Each of this book's short chapters begins with a simple observation: a salamander scuttling across the leaf litter; the first blossom of spring wildflowers. From these, Haskell spins a brilliant web of biology and ecology, explaining the science that binds together the tiniest microbes and the largest mammals and describing the ecosystems that have cycled for thousands- sometimes millions-of years. Each visit to the forest presents a nature story in miniature as Haskell elegantly teases out the intricate relationships that order the creatures and plants that call it home.
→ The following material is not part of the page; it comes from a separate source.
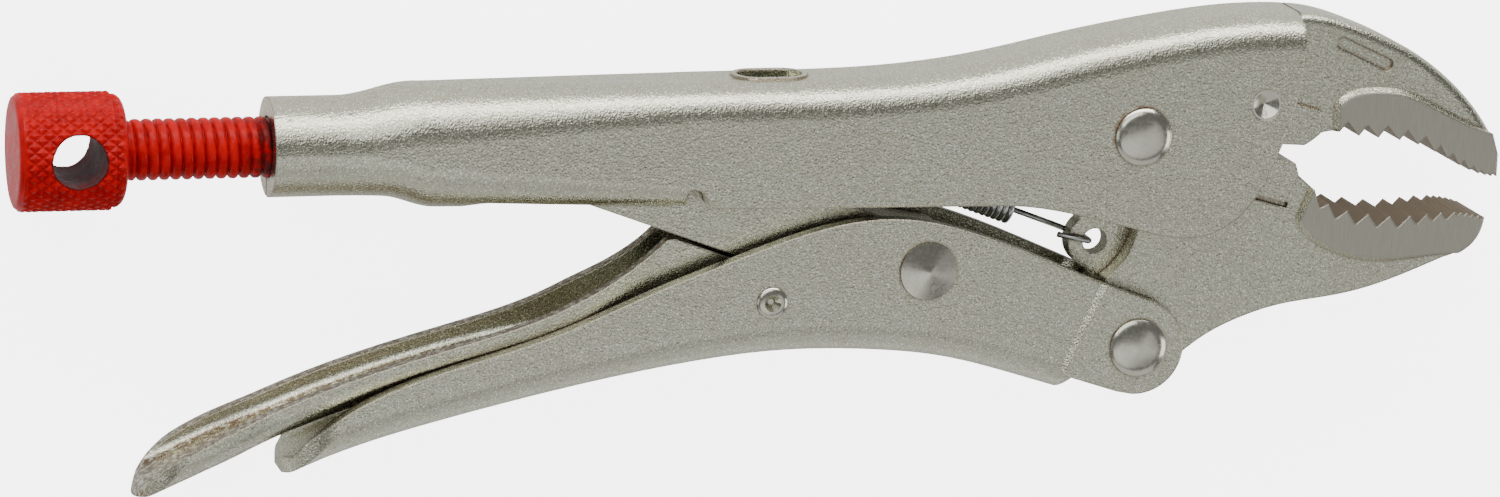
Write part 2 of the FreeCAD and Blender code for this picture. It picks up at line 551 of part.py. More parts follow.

Written with remarkable grace and empathy, The Forest Unseen is a grand tour of nature in all its profundity. Haskell is a perfect guide into the world that exists beneath our feet and beyond our backyards.
"...a welcome entry in the world of nature writers. He thinks like a biologist, writes like a poet, and gives the natural world the kind of open-minded attention one expects from a Zen monk rather than a hypothesis-driven scientist." The New York Times
"Very much a contemporary biologist in his familiarity with genetics and population ecology, he also has the voracious synthetic imagination of a 19th-century naturalist. Most important, Mr. Haskell is a sensitive writer, conjuring with careful precision the worlds he observes and delighting the reader with insightful turns of phrase." The Wall Street Journal
"...a new genre of nature writing, located between science and poetry." Edward O. Wilson, Harvard University
David George Haskell is a professor of biology at the University of the South and was named the Carnegie-CASE Professor of the Year in Tennessee in 2009. He lives in Sewanee, Tennessee.
Michael Healy has appeared Off-Broadway and on national TV, most notably on Saturday Night Live for three years, as well as in several national commercials. His audiobook recordings include The Collector of Lost Things by Jeremy Page and The Valley of Fear by Sir Arthur Conan Doyle.